‘Santé!’ Wine May Improve Foreign Language Skills

A recent study finds that a small amount of alcohol could give new meaning to the phrase “Dutch courage”
‘Santé!’ Wine May Improve Foreign Language Skills
A glass of Champagne may help your tongue remember French. (iStock/Anyakerbut)
Nov 17, 2017

Next time you want to impress others with your knowledge of trockenbeerenauslesen, you might want to take a few sips of one before you attempt to pronounce it. A small-scale study published Oct. 18 in the Journal of Pharmacology shows that drinking a small amount of alcohol could improve fluency in a foreign language, and offers some insight as to why.

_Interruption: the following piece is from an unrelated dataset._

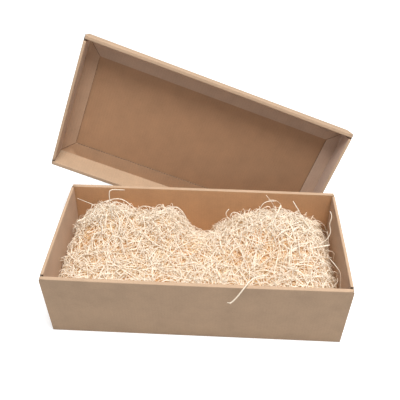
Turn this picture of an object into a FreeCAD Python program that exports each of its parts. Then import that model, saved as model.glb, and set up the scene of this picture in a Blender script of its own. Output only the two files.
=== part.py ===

It might seem counterintuitive that alcohol—notorious for affecting memory and impairing motor and cognitive functions—would be helpful with mastering a second language. But booze is also known to boost confidence and lower inhibitions, thus providing the push one might need to overcome nerves and show off linguistic abilities.

For the study, a team of researchers from the United Kingdom, Germany and the Netherlands recruited 50 native German speakers studying at Maastricht University, located in the Netherlands near the German border. Each participant had learned to read, write and speak in Dutch, and had recently passed an exam to prove it.

Participants were asked to hold a two-minute, recorded conversation in Dutch with an interviewer. Before the chat, half the participants were given some water to drink, while the others were given one alcoholic beverage. (Exact measurements of alcohol varied by each participant's gender and body weight.) To avoid bias, the interviewer was not informed who drank water or who drank the alcohol.

Immediately after the conversation, participants rated their own performances based on vocabulary, pronunciation, word selection, understandability, fluency and overall quality. Though the researchers hypothesized that the "liquid courage" would cause the group that consumed alcohol to overinflate their performance, their scores did not significantly differ from those of the control group.

But it seems the alcohol drinkers might not have given themselves enough credit. After the tests concluded, the conversations were played for two native Dutch speakers to evaluate. Blind to the test conditions, they scored each recording based on the same criteria used in the self-assessments. As it turns out, those that had the alcohol performed "significantly better" than the control group, especially when it came to pronunciation.

But why did a bit of booze help with this particular task? Thanks to the self-assessment portion, we know that the participants who drank didn't necessarily feel more confident than those who did not, so we can't attribute all of their success to "Dutch courage."

However, the study authors speculate that alcohol's tension-reducing properties may help alleviate language anxiety, which is associated with feelings of unease and apprehension when learning or using another language. The researchers are calling for more studies to test this theory further.

In any case, it sounds like a good excuse to try out the local lingo on your next wine-country adventure abroad, non? Or as the Dutch say, nee.